Liquid breathing - Wikipedia

@tiotasram @TheMNWolf @cmconseils woah, didn't think this is possible 😮

@cmconseils

You just fucking blew my godsdamned mind. 🤯

@cmconseils same with most other made up towns intended to be perceived positively, like in books, movies or Disneyland
@cmconseils What about GTA? Also, the majority of the racing genre other than kart racers or motorbike racers?
@cmconseils Ah, that’s where the fond memories of Silent Hill and Racoon City come from!
@cmconseils and then you have Forza Horizon 6 where Tokyo looks super boring because it's built around cars
@cmconseils
also big cities aren't that important ingame and villagers don't need to commute

@cmconseils
Creator of Sim City in an interview:

> When I started measuring out our local grocery store, which I don’t think of as being that big, I was blown away by how much more space was parking lot rather than actual store. ... we quickly realized there were way too many parking lots in the real world and that our game was going to be really boring if it was proportional in terms of parking lots.

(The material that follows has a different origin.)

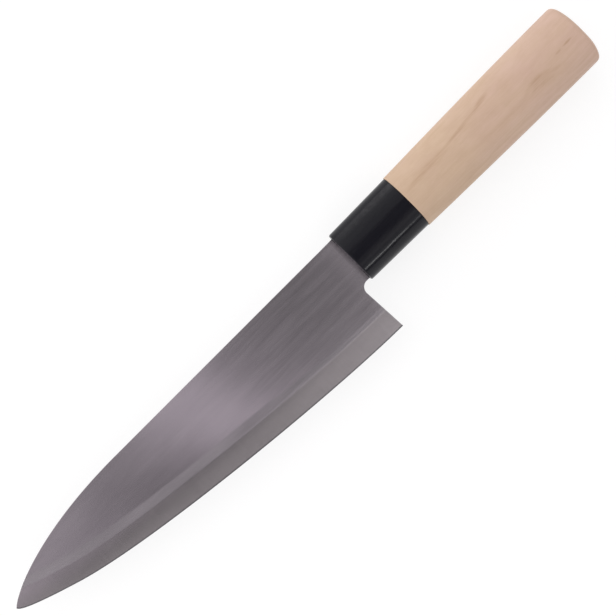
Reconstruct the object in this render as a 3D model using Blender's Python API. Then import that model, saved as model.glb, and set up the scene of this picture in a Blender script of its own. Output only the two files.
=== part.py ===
"""Gyuto: a Japanese chef's knife with a ground bevel, a black ferrule and a magnolia handle.

The knife lies on its side. Each piece is built in the knife's own axes, which start where the
handle's centre line meets the ferrule's front face: +X runs to the butt, +Y to the spine and +Z
out of the upper side. One empty then carries the whole knife to its resting place, with the origin
under the middle of the knife at the level of its lowest point.
"""

import bpy
import bmesh
import numpy as np
from math import acos, cos, pi, radians, sin, sqrt, tan
from mathutils import Vector
from mathutils.geometry import interpolate_bezier

# The blade's outline, in metres. Its places run forward from the ferrule's front face.
BLADE_LENGTH = 0.1800           # heel corner to tip, along the knife
HEEL_AHEAD = 0.0039             # ferrule to heel corner
HEEL_DEPTH = 0.0424             # spine to edge at the heel corner
SPINE_ABOVE_AXIS = 0.00995      # straight spine above the handle's centre line
TIP_DROP = 0.0146               # tip below the straight spine
SPINE_STRAIGHT = 0.1165         # ferrule to where the spine starts to fall
SPINE_FALL_HANDLE = 0.0432      # how long the falling spine keeps its first direction
SPINE_TIP_HANDLE = 0.0044
SPINE_TIP_SLOPE = radians(50)
BELLY_FROM_HEEL = 0.1560        # heel corner to where the edge turns up towards the tip
BELLY_RISE = 0.0182             # edge there above the heel corner
BELLY_SLOPE = radians(17)
HEEL_EDGE_HANDLE = 0.0323
BELLY_HEEL_HANDLE = 0.0331
BELLY_TIP_HANDLE = 0.0252
EDGE_TIP_HANDLE = 0.0011
EDGE_TIP_SLOPE = radians(45)
HEEL_LEAN = radians(3.0)        # the heel's back edge leans forward as it rises
CHOIL_RADIUS = 0.0032           # hollow corner between the heel and the neck
NECK_DEPTH = 0.0206             # spine to the underside of the neck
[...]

> We do have parking lots in the game, and we do try to scale them—

1/2

so, if you have a little grocery store, we’ll put six or seven parking spots on the side, and, if you have a big convention center or a big pro stadium, they’ll have what seem like really big lots—but they’re nowhere near what a real grocery store or pro stadium would have. We had to do the best we could do and still make the game look attractive.

-- https://v-e-n-u-e.com/Sim-City-An-Interview-with-Stone-Librande

@cmconseils

Sim City: An Interview with Stone Librande - Venue

@cmconseils
Many towns in Europe are the same way, because they predate cars and even horse drawn carriages...

Also go and visit Venice in summer, it blew my mind!